Monday, 27 January 2020

SENDING YOUR CHILD TO LESSONS :SETTING EXPECTATIONS

SENDING YOUR CHILD TO LESSONS: SETTING EXPECTATIONS

A big area of concern is from parents who fund their kids music lessons. They get upset when they don't see their kids practice or improve, at least not fast enough for their expectations.
We all want students to improve. Most won't enjoy playing if they don't but kids are not a set and forget appliance with a long battery life and an automatic timer.

It will feel like wasted  money paying for music lessons if the kid doesn't practice but that isn't quite the whole picture.

Parents must set up some kind of education in accountability for their kids to prepare them for making the most of  any opportunity to develop a worthwhile hobby or skill.

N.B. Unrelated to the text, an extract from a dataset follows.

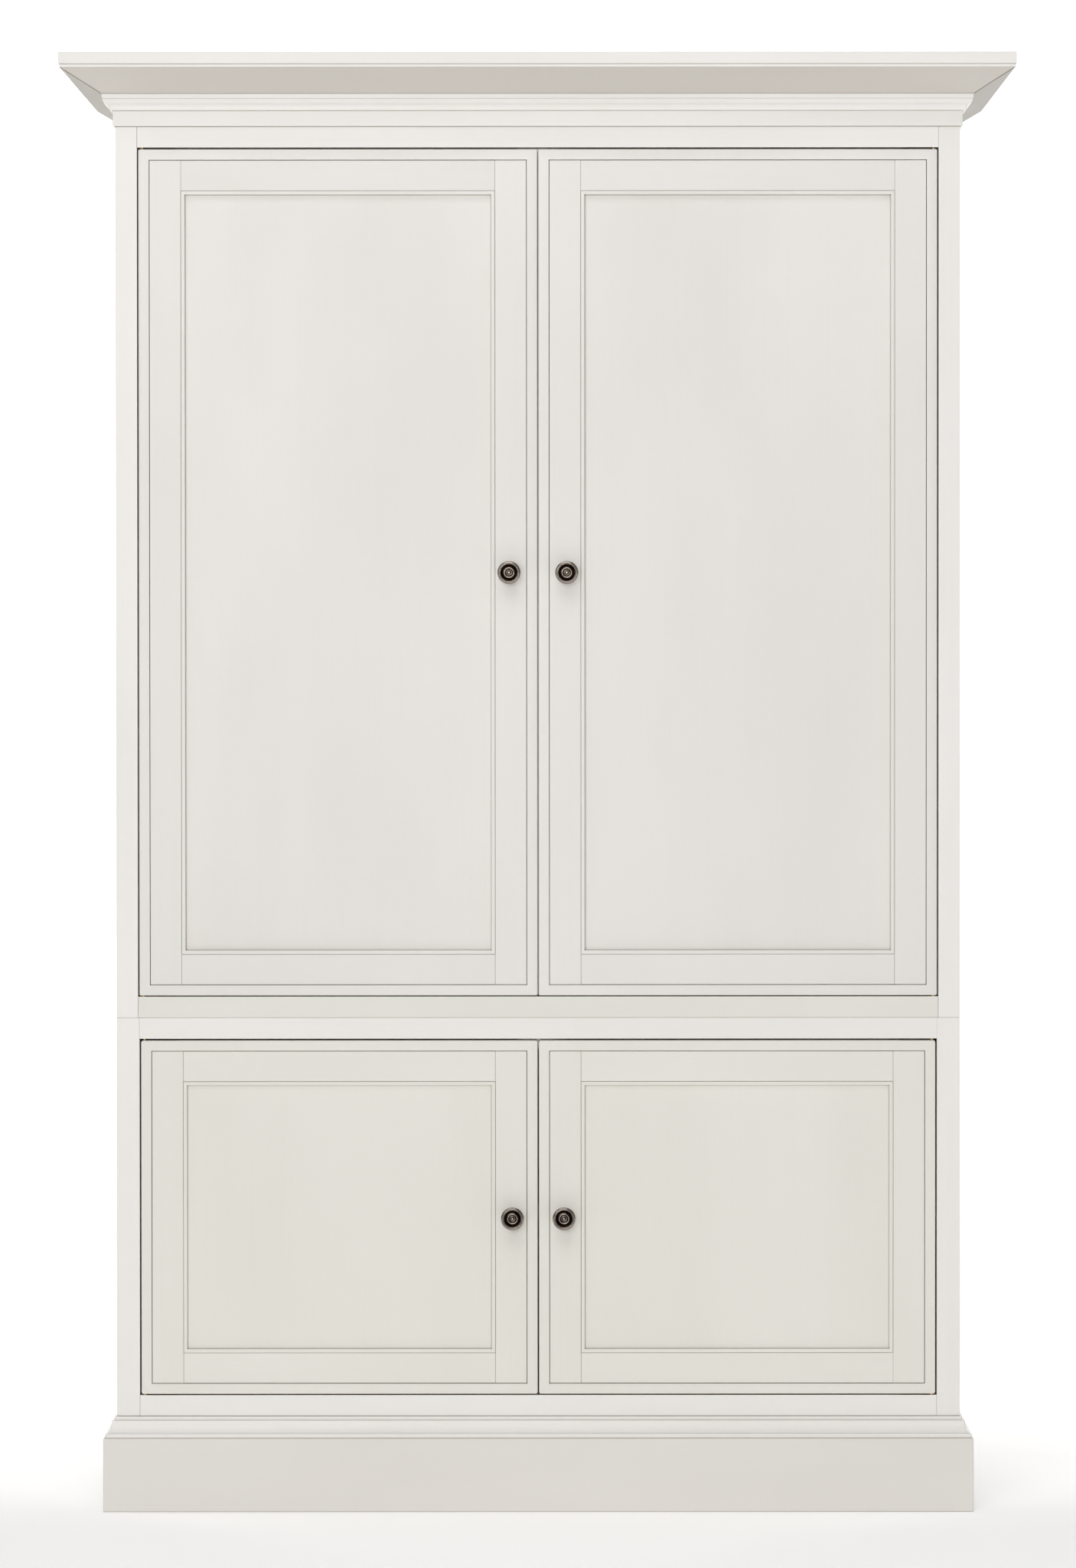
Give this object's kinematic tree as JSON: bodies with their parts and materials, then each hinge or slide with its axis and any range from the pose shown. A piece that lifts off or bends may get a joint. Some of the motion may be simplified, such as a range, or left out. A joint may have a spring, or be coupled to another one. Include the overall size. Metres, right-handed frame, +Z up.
{
  "type": "armoire",
  "caption": "Tall two-part armoire with inset frame-and-panel doors on concealed pivots, round ringed knobs, a moulded plinth and a sloped crown.",
  "frame": {"origin": "on the floor, under the middle of the bounding box", "axes": "+Z up, the doors face -Y, +X is to the right as seen from the front"},
  "size_m": [1.398, 0.657, 2.141],
  "materials": {
    "white_paint": "satin off-white paint on wood",
    "inner_paint": "matt off-white paint on wood",
    "knob_pewter": "dark antique pewter",
    "hinge_brass": "satin",
    "fixing_steel": "satin"
  },
  "bodies": {
    "cabinet": {"plinth_boards": "white_paint", "plinth_cap": "white_paint", "lower_left_side": "white_paint", "lower_right_side": "white_paint", "lower_top_panel": "inner_paint", "lower_bottom_panel": "inner_paint", "lower_back_panel": "inner_paint", "lower_face_stiles": "white_paint", "lower_face_rails": "white_paint", "lower_shelf": "inner_paint", "upper_left_side": "white_paint", "upper_right_side": "white_paint", "upper_top_panel": "inner_paint", "upper_bottom_panel": "inner_paint", "upper_back_panel": "inner_paint", "upper_face_stiles": "white_paint", "upper_face_rails": "white_paint", "upper_shelf": "inner_paint", "hanging_rod": "fixing_steel", "rod_sockets": "fixing_steel", "shelf_pins": "fixing_steel", "case_bolts": "fixing_steel", "hinge_plates": "hinge_brass", "magnetic_catches": "fixing_steel", "frieze_boards": "white_paint", "bead_moulding": "white_paint", "crown_moulding": "white_paint", "cornice_top": "white_paint"},
    "upper_left_door": {"upper_left_door_stiles": "white_paint", "upper_left_door_rails": "white_paint", "upper_left_door_panel": "white_paint", "upper_left_door_edge_bead": "white_paint", "upper_left_door_panel_bead": "white_paint", "upper_left_door_knob": "knob_pewter", "upper_left_door_hinge_leaves": "hinge_brass", "upper_left_door_strike_plate": "fixing_steel"},
    "upper_right_door": {"upper_right_door_stiles": "white_paint", "upper_right_door_rails": "white_paint", "upper_right_door_panel": "white_paint", "upper_right_door_edge_bead": "white_paint", "upper_right_door_panel_bead": "white_paint", "upper_right_door_knob": "knob_pewter", "upper_right_door_hinge_leaves": "hinge_brass", "upper_right_door_strike_plate": "fixing_steel"},
    "lower_left_door": {"lower_left_door_stiles": "white_paint", "lower_left_door_rails": "white_paint", "lower_left_door_panel": "white_paint", "lower_left_door_edge_bead": "white_paint", "lower_left_door_panel_bead": "white_paint", "lower_left_door_knob": "knob_pewter", "lower_left_door_hinge_leaves": "hinge_brass", "lower_left_door_strike_plate": "fixing_steel"},
    "lower_right_door": {"lower_right_door_stiles": "white_paint", "lower_right_door_rails": "white_paint", "lower_right_door_panel": "white_paint", "lower_right_door_edge_bead": "white_paint", "lower_right_door_panel_bead": "white_paint", "lower_right_door_knob": "knob_pewter", "lower_right_door_hinge_leaves": "hinge_brass", "lower_right_door_strike_plate": "fixing_steel"}
  },
  "joints": [
    {"name": "upper_left_door_hinge", "type": "hinge", "parent": "cabinet", "child": "upper_left_door", "pos_m": [-0.5825, -0.2465, 1.3835], "axis": [0, 0, 1], "range_deg": [-105, 0]},
    {"name": "upper_right_door_hinge", "type": "hinge", "parent": "cabinet", "child": "upper_right_door", "pos_m": [0.5825, -0.2465, 1.3835], "axis": [0, 0, 1], "range_deg": [0, 105]},
    {"name": "lower_left_door_hinge", "type": "hinge", "parent": "cabinet", "child": "lower_left_door", "pos_m": [-0.5805, -0.2465, 0.43325], "axis": [0, 0, 1], "range_deg": [-105, 0]},
    {"name": "lower_right_door_hinge", "type": "hinge", "parent": "cabinet", "child": "lower_right_door", "pos_m": [0.5805, -0.2465, 0.43325], "axis": [0, 0, 1], "range_deg": [0, 105]}
  ]
}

Accountability has to align with reality.
Making sure kids have time to practice is important.
Routines are important. All learning disciplines needs this.
Practice has to be consistent whether we are happy, sad, busy, feeling lazy, have visitors, have schoolwork to complete or not. Excuses we all know about and we don't want to make them a habit. 
Think about these situations.
#1A kid has 6 activities on every week and homework from school. That's super busy.
When is there time for daily practice?
Reality check: Parents need to limit activities to a point  that the kids are not constantly in motion. Perhaps 2 activities outside of school is plenty for most people.

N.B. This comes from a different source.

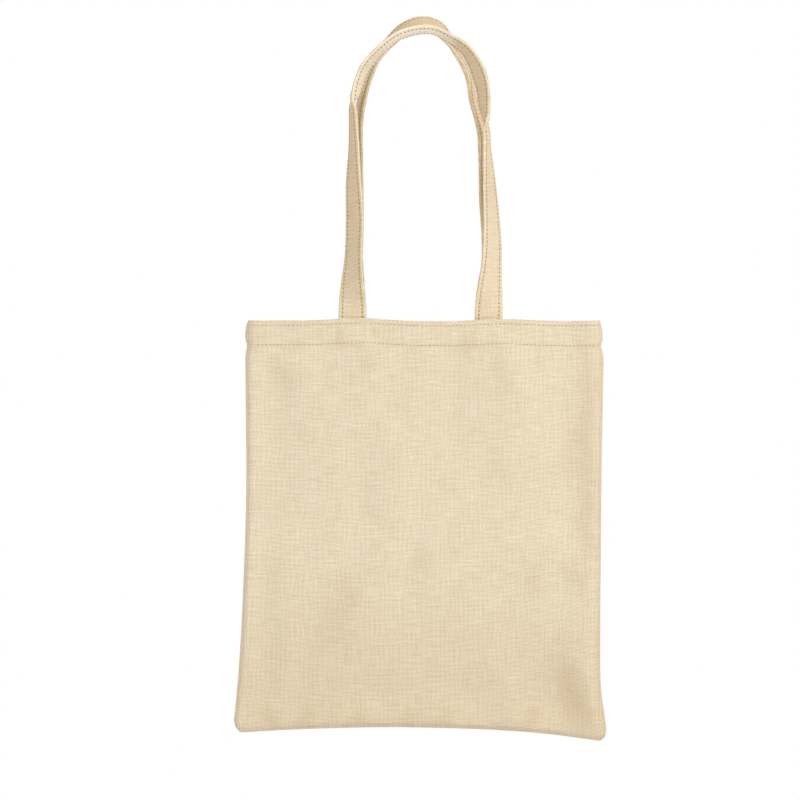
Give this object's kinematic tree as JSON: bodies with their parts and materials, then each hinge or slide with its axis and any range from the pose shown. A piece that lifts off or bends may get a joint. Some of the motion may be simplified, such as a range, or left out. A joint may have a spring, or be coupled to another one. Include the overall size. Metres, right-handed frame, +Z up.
{
  "type": "canvas tote bag",
  "caption": "Flat open-topped canvas tote bag, sewn along its sides and bottom, with a turned hem and long shoulder straps that meet overhead.",
  "frame": {"origin": "the hook point, just under the crown of the two straps, on the bag's middle plane", "axes": "+Z up, from the mouth to the hook; the front panel faces -Y; +X is to the right of a viewer in front"},
  "size_m": [0.3719, 0.0592, 0.7259],
  "materials": {
    "body_canvas": "natural unbleached heavy plain-weave cotton, matt, with flecks",
    "strap_canvas": "the same canvas folded into a strap and topstitched, matt",
    "sewing_thread": "spun cotton thread, slightly darker than the canvas, matt"
  },
  "bodies": {
    "bag": {"back_panel": "body_canvas", "back_hem_fold": "body_canvas", "back_hem_edge_stitch": "sewing_thread", "back_hem_lower_stitch": "sewing_thread", "back_left_strap_tail": "strap_canvas", "back_right_strap_tail": "strap_canvas", "left_seam_allowance": "body_canvas", "left_seam_stitch": "sewing_thread", "left_overlock_thread": "sewing_thread", "right_seam_allowance": "body_canvas", "right_seam_stitch": "sewing_thread", "right_overlock_thread": "sewing_thread", "bottom_seam_allowance": "body_canvas", "bottom_seam_stitch": "sewing_thread", "bottom_overlock_thread": "sewing_thread"},
    "front": {"front_panel": "body_canvas", "front_hem_fold": "body_canvas", "front_hem_edge_stitch": "sewing_thread", "front_hem_lower_stitch": "sewing_thread", "front_left_strap_tail": "strap_canvas", "front_right_strap_tail": "strap_canvas"},
    "front_strap": {"front_strap_loop": "strap_canvas", "front_strap_near_edge_stitch": "sewing_thread", "front_strap_far_edge_stitch": "sewing_thread"},
    "back_strap": {"back_strap_loop": "strap_canvas", "back_strap_near_edge_stitch": "sewing_thread", "back_strap_far_edge_stitch": "sewing_thread"}
  },
  "joints": [
    {"name": "mouth", "type": "hinge", "parent": "bag", "child": "front", "pos_m": [0, 0, -0.7055], "axis": [1, 0, 0], "range_deg": [0, 8]},
    {"name": "front_strap_swing", "type": "hinge", "parent": "front", "child": "front_strap", "pos_m": [0, -0.0105, -0.2865], "axis": [1, 0, 0], "range_deg": [0, 165]},
    {"name": "back_strap_swing", "type": "hinge", "parent": "bag", "child": "back_strap", "pos_m": [0, 0.0105, -0.2865], "axis": [-1, 0, 0], "range_deg": [0, 165]}
  ]
}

#2 A kid  has massive breaks from an activity because the family takes a long vacation, or misses lessons often through various disruptions. The kid loses both routine & momentum to practice.
Reality check:Is it possible to access an instrument during the trip? (a smaller portable one?)
Could missed lessons be rescheduled?

#3 A kid with free access to t.v., computer, games, toys but has few boundaries set has a bewildering choice.
Reality check:Could  eliminating at least some of these choices helps to steer a kid into more desirable choices?
My parents did. Strict bedtimes and stay in your room but in your room you have only 2  accessible choices- reading or playing music.

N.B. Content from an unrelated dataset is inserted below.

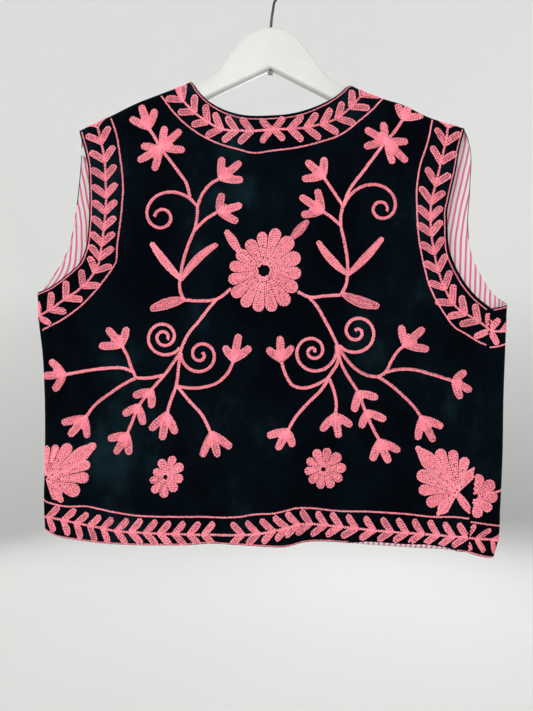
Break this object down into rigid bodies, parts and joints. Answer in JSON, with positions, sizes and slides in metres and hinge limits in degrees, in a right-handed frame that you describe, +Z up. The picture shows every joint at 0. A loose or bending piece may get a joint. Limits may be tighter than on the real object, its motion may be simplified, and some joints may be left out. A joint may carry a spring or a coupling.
{
  "type": "sleeveless folk vest on a wooden hanger",
  "caption": "Embroidered velvet folk vest with a striped lining, hanging on a flat wooden hanger with a wire hook.",
  "frame": {"origin": "inside top of the hanger's hook, where the rod or wall hook carries the part", "axes": "+Z up, +X towards the wearer's right, -Y out of the vest's back"},
  "size_m": [0.5402, 0.0655, 0.6741],
  "materials": {
    "velvet": "short velvet pile with thick pink wool chain-stitch embroidery",
    "striped_lining": "plain white cotton with narrow raspberry stripes",
    "white_paint": "satin white paint on wood",
    "dark_steel": "dark bent wire"
  },
  "bodies": {
    "root": {"back": "velvet", "front_left": "velvet", "front_right": "velvet", "lining_front_left": "striped_lining", "lining_front_right": "striped_lining", "hanger": "white_paint", "hanger_hook": "dark_steel", "hook_nut": "dark_steel"}
  },
  "joints": []
}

Has the parent actually discussed expectations to practice with the child?
Is the child clear about what is expected and what are the consequences of not meeting the terms ?
Reality check: Have this discussion early. Have this discussion regularly.  Be fair about what you expect from a kid. A kid is not a professional who might spend 5 hours practicing daily.
What could you realistically expect and achieve?
An expectation can be very specific.
'If I pay for these lessons I need to see you spend a minimum of 20 minutes daily on playing.'
or
'I want you to perform a song at Christmas, Mum's birthday and send a video of you playing to Grandma.'
and
'I want you to be a good librarian and collector for your music sheets'.
or
'If I don't see you practice regularly and get some tunes sounding good, I'm going to stop lessons and use that money to take mum to Hawaii. You'll have to stay with grandma.'
or
'I want you to teach me how to play some tunes.'


Sometimes parents send  kids to lessons without any real expectation that they will get much from it at all.  If the money doesn't bother you they will at least get an experience.
They always learn something, and it's not always about what you planned.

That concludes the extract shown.